RSI forms part of a $5000 Driver Support Pack, though at least it bundles a group of other useful driver aids that include adaptive cruise control with full auto brake, lane departure and lane keeping assistants, automatic switchable high beam, blind spot monitoring, cross traffic monitoring (for helping with reversing out of a perpendicular parking spot), and forward collision alert.

A warning about this warning system, though: it might (as it did with me) scare the bejeezus out of you when you first hear the FCA go off with its alarm sound and flashing red lights, because the system can make some detections even when there’s no immediate danger.

With all options included, our test car totaled $70,990. The $63,890 starting price of the Volvo S60 T5 R-Design, however, still undercuts the BMW 328i by $5510 – by $9510 if you opt for the S60 T5 Luxury.

The Luxury’s standard gear includes leather seating, 18-inch alloy wheels, premium audio, rain-sensing wipers, rear sensors, reverse view camera, and City Safety tech that helps prevent low-speed rear-end crashes.

R-Design adds sportier, Nubuck perforated leather seats, ‘High Performance’ audio (which sounds good providing you don’t ask the speakers to deal with too much bass), electric driver’s seat, aluminium trim, and a whole raft of R-Design exterior and interior touches – plus that aforementioned R-Design suspension.

Volvo Australia has also added a space-saver spare that has previously been missing, though the solution of encasing one in a bag and strapping it into the boot isn’t ideal.

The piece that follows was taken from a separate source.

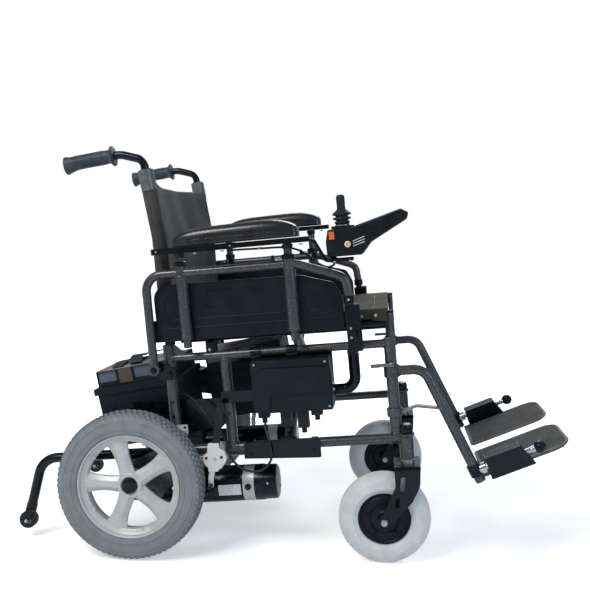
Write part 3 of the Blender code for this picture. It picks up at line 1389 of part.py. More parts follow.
def wheel_lock(side):
    """The push lever on the lower rail, whose shoe presses on the drive tyre."""
    s, n = LOCK_PIVOT
    outline = [
        (s - 0.0079, 0.2776),
        (s + 0.0144, 0.2795),
        (s + 0.0170, 0.2580),
        (s + 0.0272, 0.2461),
        (s + 0.0220, 0.2360),
        (s + 0.0100, 0.2190),
        (s - 0.0030, 0.2190),
        (s - 0.0160, 0.2340),
        (s - 0.0235, 0.2480),
        (s - 0.0140, 0.2560),
    ]
    clamp = (s - 0.016, FRAME_Y, LOWER_RAIL_N - 0.0130)
    parts = [
        slab(rounded(outline, 0.002), "y", LOCK_Y[0] - 0.0005, LOCK_Y[1]),
        box(clamp, (s + 0.018, LOCK_Y[0] + 0.002, LOWER_RAIL_N + 0.0150)),
    ]
    blade = 0.004
    lever_y = LOCK_Y[1] + FIT
    parts.append(rod((s, LOCK_Y[1] - 0.002, n), (s, lever_y + blade + 0.003, n), 0.007))
    parts.append(rod((s, lever_y + blade + FIT, n), (s, lever_y + blade + 0.003, n), 0.013))
    for bolt_s, bolt_n in ((s - 0.0165, 0.2480), (s + 0.0165, 0.2440)):
        parts.append(rod((bolt_s, LOCK_Y[1] - 0.002, bolt_n), (bolt_s, LOCK_Y[1] + 0.003, bolt_n), 0.009, 6))
    rail = [(s - 0.06, FRAME_Y, LOWER_RAIL_N), (s + 0.05, FRAME_Y, LOWER_RAIL_N)]
    cut = rod(*rail, LOWER_RAIL_D + 2 * FIT)
    piece("wheel_lock_body", welded(parts, [cut]), "zinc", side)

    handle = rounded(
        [
            (s - 0.0075, n - 0.010),
            (s + 0.0075, n - 0.010),
            (s + 0.0130, 0.2800),
            (s + 0.0310, 0.3580),
            (s + 0.0290, 0.3660),
            (s + 0.0170, 0.3660),
            (s + 0.0140, 0.3580),
            (s - 0.0040, 0.2800),
        ],
        0.004,
    )
    shoe = rounded(
        [
            (s - 0.0060, n + 0.004),
            (s - 0.0200, 0.2010),
            (s - 0.0205, 0.1800),
            (s - 0.0105, 0.1800),
            (s - 0.0080, 0.2010),
            (s + 0.0060, n + 0.004),
        ],
        0.004,
    )
    parts = [
        slab(handle, "y", lever_y, lever_y + blade),
        slab(shoe, "y", lever_y + FIT, lever_y + blade - FIT),
    ]
    pad = rod((s - 0.0155, lever_y + 0.001, 0.1850), (s - 0.0155, lever_y + 0.022, 0.1850), 0.010)
    hole = rod((s, LOCK_Y[1] - 0.01, n), (s, LOCK_Y[1] + 0.02, n), 0.007 + 2 * FIT)
    piece("wheel_lock_lever", welded([*parts, pad], [hole]), "black_paint", side, (s, lever_y, n))


def sill_plate():
    """The guard plate outside the right lower rail, on two saddles."""
    s0, s1 = SILL_S
    low, high = SILL_N
    outline = rounded([(s0, low + 0.006), (s1 - 0.001, low), (s1, high), (s0 + 0.002, high - 0.003)], 0.002)
    parts = [slab(outline, "y", *SILL_Y)]
    for s in SILL_BOLTS_S:
        foot = (s - 0.007, FRAME_Y + 0.003, LOWER_RAIL_N - 0.0130)
        parts.append(box(foot, (s + 0.007, SILL_Y[0] + 0.001, LOWER_RAIL_N + 0.0130)))
        head = (s, SILL_Y[1] - 0.001, LOWER_RAIL_N - 0.0095)
        parts.append(rod(head, (s, SILL_Y[1] + 0.0025, head[2]), 0.009, 6))
    rail = [(s0 - 0.03, FRAME_Y, LOWER_RAIL_N), (s1 + 0.03, FRAME_Y, LOWER_RAIL_N)]
    piece("sill_plate", welded(parts, [rod(*rail, LOWER_RAIL_D + 2 * FIT)]), "black_paint", -1, paired=False)


def cord(name, points, diameter, spacing):
    """A cable along a smooth curve through its route's points, y given to the right."""
    places = [Vector((s, -y, n)) for s, y, n in points]
    smooth = [places[0]]
    for i in range(len(places) - 1):
        before = places[max(i - 1, 0)]
        start, end = places[i], places[i + 1]
        after = places[min(i + 2, len(places) - 1)]
        count = max(1, round((end - start).length / spacing))
        for k in range(1, count + 1):
            t = k / count
            smooth.append(
                0.5
                * (
                    2 * start
                    + (end - before) * t
                    + (2 * before - 5 * start + 4 * end - after) * t * t
                    + (3 * start - before - 3 * end + after) * t**3
                )
            )
    curve = bpy.data.curves.new(name, "CURVE")
    curve.dimensions = "3D"
    curve.bevel_depth = diameter / 2
    curve.bevel_resolution = 2
    curve.use_fill_caps = True
    spline = curve.splines.new("POLY")
    spline.points.add(len(smooth) - 1)
    for point, place in zip(spline.points, smooth):
        point.co = (*place, 1)
    curve.materials.append(MATERIALS["black_plastic"])
    part = bpy.data.objects.new(name, curve)
    bpy.context.scene.collection.objects.link(part)
    part.parent = chair


DRIVE_CABLE_D = 0.0052
DRIVE_CABLE = (
    (-0.0769, 0.2540, 0.3117),
    (-0.0769, 0.2540, 0.3035),
    (-0.0769, 0.2540, 0.2955),
    (-0.0690, 0.2680, 0.2700),
    (-0.0690, 0.2700, 0.2330),
    (-0.0959, 0.2700, 0.2104),
    (LOCK_PIVOT[0] + 0.0574, 0.2690, 0.2160),
    (LOCK_PIVOT[0] + 0.0315, 0.2660, 0.2440),
    (LOCK_PIVOT[0] + 0.0210, 0.2600, 0.2850),
    (LOCK_PIVOT[0] + 0.0010, 0.2560, 0.3090),
    (LOCK_PIVOT[0] - 0.0223, 0.2480, 0.3430),
    (-0.2480, 0.2200, 0.3730),
    (-0.2830, 0.2110, 0.3790),
    (-0.3016, 0.2055, 0.3771),
    (-0.3016, 0.1960, 0.3771),
    (-0.3016, 0.1863, 0.3771),
)
POD_CABLE_D = 0.0046
POD_CABLE = (
    (0.1040, 0.2715, 0.6557),
    (0.1040, 0.2715, 0.6500),
    (0.1040, 0.2715, 0.6440),
    (0.0900, 0.2700, 0.6390),
    (0.0700, 0.2655, 0.6480),
    (0.0544, 0.2580, 0.6620),
    (0.0300, 0.2560, 0.6790),
    (0.0000, 0.2550, 0.6880),
    (-0.0500, 0.2550, 0.6900),
    (-0.1000, 0.2580, 0.6915),
    (-0.1150, 0.2640, 0.6918),
)


def stand_on_floor():
    """Sets the chair on its wheels, with the middle of the whole model over the origin."""
    chair.rotation_euler.y = -TILT
    chair.location.z = DRIVE_TYRE_D / 2 - (DRIVE_AXLE_S * math.sin(TILT) + DRIVE_AXLE_N * math.cos(TILT))
    bpy.context.view_layer.update()
    graph = bpy.context.evaluated_depsgraph_get()
    places = []
    for part in chair.children:
        solid = part.evaluated_get(graph)
        mesh = solid.to_mesh()
        places += [(solid.matrix_world @ vertex.co) for vertex in mesh.vertices]
        solid.to_mesh_clear()
    chair.location.x = -(min(p.x for p in places) + max(p.x for p in places)) / 2
    chair.location.y = -(min(p.y for p in places) + max(p.y for p in places)) / 2
    bpy.context.view_layer.update()


for way in (-1, 1):
    side_frame(way)
    back_cane(way)
    push_grip(way)
    gear_motor(way)
    drive_wheel(way)
    caster(way)
    anti_tipper(way)
    cross_brace(way)
    arm_frame(way)
    arm_panel(way)
    arm_rest(way)
    battery(way)
    hanger(way)
    footplate(way)
    wheel_lock(way)
seat_sling()
back_sling()
joystick()
controller()
sill_plate()
cord("drive_cable", DRIVE_CABLE, DRIVE_CABLE_D, 0.0150)
cord("joystick_cable", POD_CABLE, POD_CABLE_D, 0.0135)
stand_on_floor()
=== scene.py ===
import math

import bmesh
import bpy
from mathutils import Matrix, Vector


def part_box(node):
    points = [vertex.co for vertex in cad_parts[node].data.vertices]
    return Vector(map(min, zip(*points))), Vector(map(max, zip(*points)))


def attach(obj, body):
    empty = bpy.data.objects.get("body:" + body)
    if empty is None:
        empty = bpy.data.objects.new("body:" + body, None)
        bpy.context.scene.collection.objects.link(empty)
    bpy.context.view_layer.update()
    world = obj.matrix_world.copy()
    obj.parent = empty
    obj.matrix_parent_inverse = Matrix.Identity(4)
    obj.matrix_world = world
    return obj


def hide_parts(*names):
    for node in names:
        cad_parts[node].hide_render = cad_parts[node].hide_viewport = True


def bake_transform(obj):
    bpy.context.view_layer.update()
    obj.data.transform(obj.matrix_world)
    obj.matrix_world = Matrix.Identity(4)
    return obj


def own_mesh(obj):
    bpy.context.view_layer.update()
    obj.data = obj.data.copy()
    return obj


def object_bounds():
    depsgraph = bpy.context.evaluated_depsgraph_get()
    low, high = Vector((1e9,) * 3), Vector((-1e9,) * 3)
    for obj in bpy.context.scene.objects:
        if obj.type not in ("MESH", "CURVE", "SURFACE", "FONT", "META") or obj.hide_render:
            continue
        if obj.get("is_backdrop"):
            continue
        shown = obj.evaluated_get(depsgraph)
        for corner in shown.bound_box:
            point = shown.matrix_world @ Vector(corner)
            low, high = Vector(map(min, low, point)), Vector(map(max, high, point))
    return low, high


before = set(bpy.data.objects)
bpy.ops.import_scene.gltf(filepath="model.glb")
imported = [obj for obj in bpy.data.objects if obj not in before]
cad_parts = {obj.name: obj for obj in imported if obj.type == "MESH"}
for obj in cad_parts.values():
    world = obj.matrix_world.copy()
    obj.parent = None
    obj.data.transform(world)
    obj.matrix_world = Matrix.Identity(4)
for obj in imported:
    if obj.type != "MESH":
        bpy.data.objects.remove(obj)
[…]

There’s a 60/40 split rear seat, though if practicality is key you might be better opting for the related V60 wagon.

And whether you choose the sedan or wagon, there’s plenty of space in the rear seat for knees and heads.

The Volvo S60 has been a more convincing alternative to the BMW 3 Series, Audi A4, Mercedes C-Class, or even the Lexus IS, since the latest version was released in 2012.

Volvo’s new 2.0-litre turbo not only makes it more competitive against direct rivals but also disperses any doubts there may have been about the Swedish company’s decision to commit to a future showroom full of only four-cylinder models.